When we do that, God has a wonderful reward: the pure in heart will see God. Isn’t that the deep desire of our heart? To dwell in the sweetness of God’s presence, to see His hand working in our family, in our relationships, in our church, in our place of employment, in our circumstances, in our prayers and in our lives and to one day see him face to face in the fullness of his glory? (The beatific Vision)
I believe that God wants to reveal His glory, His majesty, His power and Himself, that we might understand His ways and walk in them, but our vision of Him is sharpened by living a life of moral and spiritual purity (John 14:21, 23).
What is the condition of your heart? Some of you have…

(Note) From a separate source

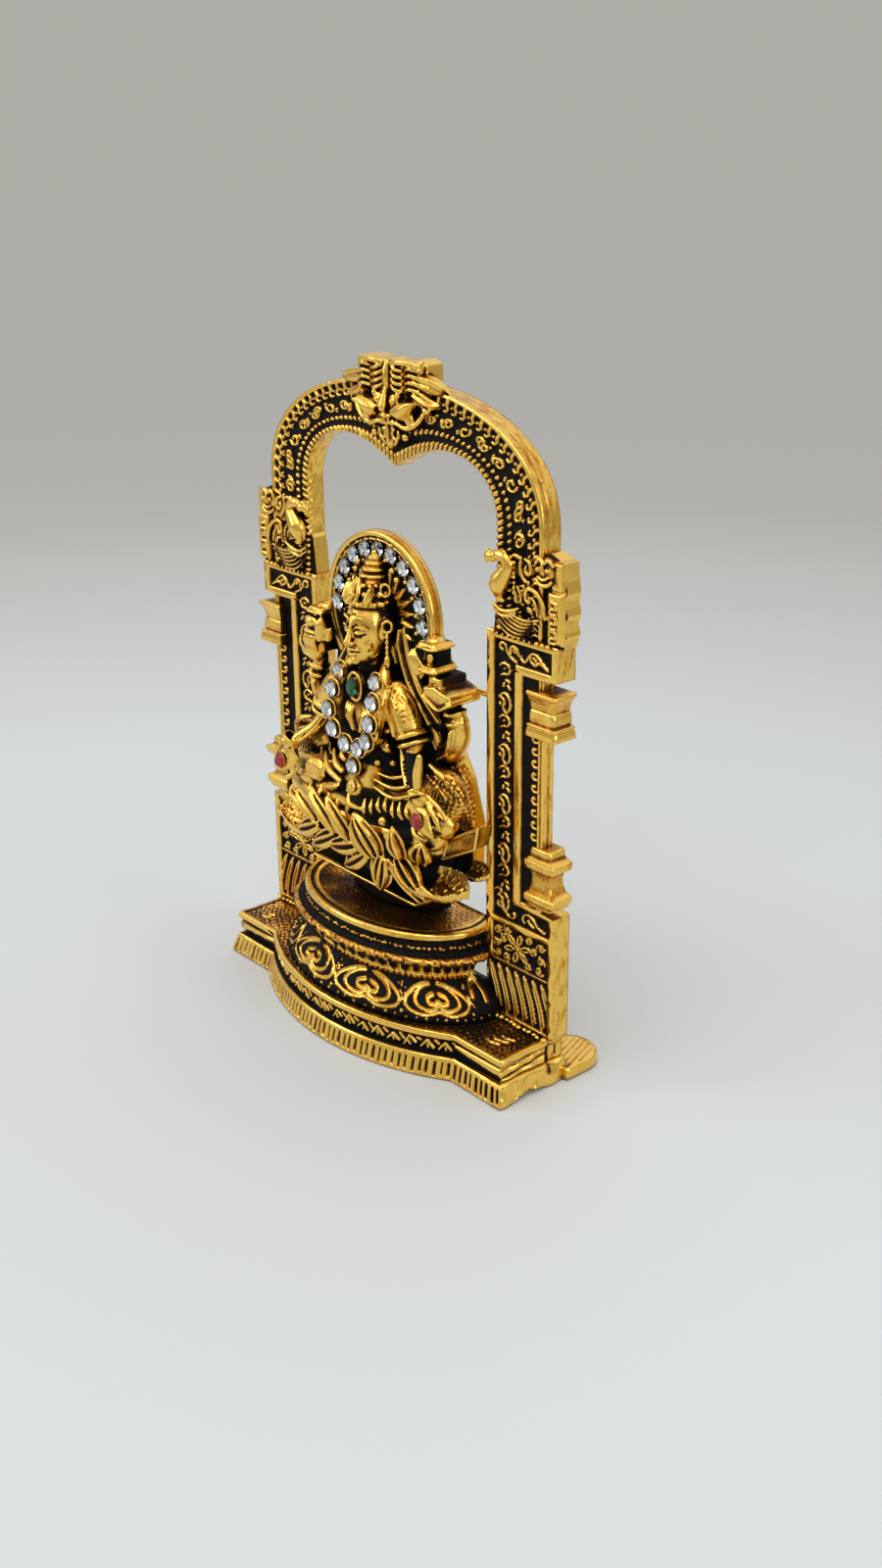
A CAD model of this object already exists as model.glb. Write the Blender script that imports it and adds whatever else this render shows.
from functools import partial
from math import cos, pi, radians, sin
import bpy
import numpy as np
from mathutils import Matrix, Vector


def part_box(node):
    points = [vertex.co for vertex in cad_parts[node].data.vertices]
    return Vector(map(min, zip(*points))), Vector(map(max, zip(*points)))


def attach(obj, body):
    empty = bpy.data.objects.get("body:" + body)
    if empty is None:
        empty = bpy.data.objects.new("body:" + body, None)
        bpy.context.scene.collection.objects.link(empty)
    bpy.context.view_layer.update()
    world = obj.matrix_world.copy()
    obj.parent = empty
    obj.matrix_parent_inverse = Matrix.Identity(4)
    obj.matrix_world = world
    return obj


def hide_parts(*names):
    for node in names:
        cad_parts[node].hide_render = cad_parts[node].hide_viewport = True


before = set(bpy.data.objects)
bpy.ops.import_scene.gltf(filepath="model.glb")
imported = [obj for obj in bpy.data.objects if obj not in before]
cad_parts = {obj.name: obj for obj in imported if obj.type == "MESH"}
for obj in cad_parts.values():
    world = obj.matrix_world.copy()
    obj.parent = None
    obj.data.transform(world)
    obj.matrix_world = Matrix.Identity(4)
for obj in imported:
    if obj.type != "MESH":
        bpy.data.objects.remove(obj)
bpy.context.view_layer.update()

# Gold-plated cast idol, in millimetres here and in metres once a mesh is made.
# X runs across, Y to the back, Z up, and the arch's front face is at Y 0.
mm = 0.001
coarser = 1  # grids, while something is tried out


def nodeBox(name):
    low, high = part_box(name)
    return np.array(low) / mm, np.array(high) / mm


plinthLow, plinthHigh = nodeBox("plinth")
frameLow, frameHigh = nodeBox("arch_frame")
figureLow, figureHigh = nodeBox("goddess")
seatZ = figureLow[2]


# Shapes: a part is its points, its quads, its triangles and how black each point is

def part(points, quads=(), triangles=(), black=None):
    points = np.asarray(points, float).reshape(-1, 3)
    black = np.zeros(len(points)) if black is None else np.asarray(black, float).ravel()
    return points, np.asarray(quads, int).reshape(-1, 4), np.asarray(triangles, int).reshape(-1, 3), black


def join(parts):
    points, quads, triangles, blacks, offset = [], [], [], [], 0
    for own in parts:
        points.append(own[0])
        quads.append(own[1] + offset)
        triangles.append(own[2] + offset)
        blacks.append(own[3])
        offset += len(own[0])
    return tuple(np.concatenate(group) for group in (points, quads, triangles, blacks))


def mirror(own):
    return own[0] * [-1, 1, 1], own[1][:, ::-1], own[2][:, ::-1], own[3]


def bothSides(parts):
    return list(parts) + [mirror(own) for own in parts]


# Rows of points as a skin. Wrapped rows are closed rings, and their ends are capped.
def skin(rows, wrap=False, black=None):
    rows = np.asarray(rows, float)
    count, across = rows.shape[:2]
    index = np.arange(count * across).reshape(count, across)
    if wrap:
        index = np.concatenate([index, index[:, :1]], 1)
    quads = np.stack([index[:-1, :-1], index[:-1, 1:], index[1:, 1:], index[1:, :-1]], -1).reshape(-1, 4)
    points = rows.reshape(-1, 3)
    black = np.zeros(len(points)) if black is None else np.asarray(black, float).ravel()
    triangles = np.zeros((0, 3), int)
    if wrap:
        ends = []
        for row, order in ((0, 1), (count - 1, -1)):
            middle = len(points)
            points = np.concatenate([points, rows[row].mean(0)[None]])
            black = np.append(black, black[index[row, 0]])
            edge = index[row]
            fan = np.stack([edge[1:], edge[:-1], np.full(across, middle)], -1)
            ends.append(fan[:, ::order])
        triangles = np.concatenate(ends)
    return part(points, quads, triangles, black)


# A smooth line through a few points, and values spread along it in the same way.
def smoothLine(points, count):
    points = np.asarray(points, float)
    if points.ndim == 1:
        points = points[:, None]
    padded = np.concatenate([2 * points[:1] - points[1:2], points, 2 * points[-1:] - points[-2:-1]])
    t = np.linspace(0, len(points) - 1, count)
    k = np.minimum(t.astype(int), len(points) - 2)
    u = (t - k)[:, None]
    a, b, c, d = (padded[k + i] for i in range(4))
    return 0.5 * (2 * b + (c - a) * u + (2 * a - 5 * b + 4 * c - d) * u ** 2
        + (3 * b - a - 3 * c + d) * u ** 3)


# Even angles all the way round.
def fullTurn(count):
    return np.linspace(0, 2 * np.pi, count, endpoint=False)


def unit(v):
    v = np.asarray(v, float)
    return v / np.maximum(np.linalg.norm(v, axis=-1, keepdims=True), 1e-9)


# A rod with round ends. Flat is its thickness along the facing direction, against its width.
def rod(path, radius, facing=(0, -1, 0), flat=1.0, sides=10, step=0.28):
    path = np.asarray(path, float)
    length = np.linalg.norm(np.diff(path, axis=0), axis=1).sum()
    count = max(int(length / step), 3 * len(path))
    line = smoothLine(path, count)
    radii = (smoothLine(np.atleast_1d(radius), count)[:, 0] if np.ndim(radius)
        else np.full(count, float(radius)))
    along = unit(np.gradient(line, axis=0))
    head, tail = radii[0], radii[-1]
    before = [line[0] - along[0] * head * s for s in (0.97, 0.7)]
    after = [line[-1] + along[-1] * tail * s for s in (0.7, 0.97)]
    line = np.concatenate([before, line, after])
    radii = np.concatenate([[0.24 * head, 0.71 * head], radii, [0.71 * tail, 0.24 * tail]])
    along = np.concatenate([along[:1]] * 2 + [along] + [along[-1:]] * 2)
    across = unit(np.cross(along, unit(facing)))
    out = np.cross(across, along)
    angle = fullTurn(sides)
    ring = across[:, None] * np.cos(angle)[None, :, None] + out[:, None] * np.sin(angle)[None, :, None] * flat
    return skin(line[:, None] + ring * radii[:, None, None], wrap=True)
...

- A broken heart: you’re deeply wounded inside, perhaps by the things done by you or to you.
- A hard heart: you’ve allowed anger and bitterness to harden your heart and you’ve decided no one is getting close to you, you push people away and you live a shallow and superficial life. The Word of God is like a hammer that can break a hard heart into pieces.
- A divided heart: you’re torn between living for God and wanting your own way. You have one foot in the Kingdom and one foot in the world. God alone is worthy of our ultimate love/loyalty.
All of us need…
- A healed or healthy heart – Only the Great Physician can mend a broken heart.
- A regenerate or responsive heart – Only God’s Spirit regenerate the human heart.
- A whole or complete (perfect) heart – A whole heart has undivided loyalty toward God.
Isn’t it time to take off the mask? Isn’t it time, in the quietness of this moment to pray: “God, create in me a clean heart. Holy Spirit, please help me!” God promises, I will give them a heart to know me, that I am the LORD. They will be my people and I will be their God (Jer. 24:7).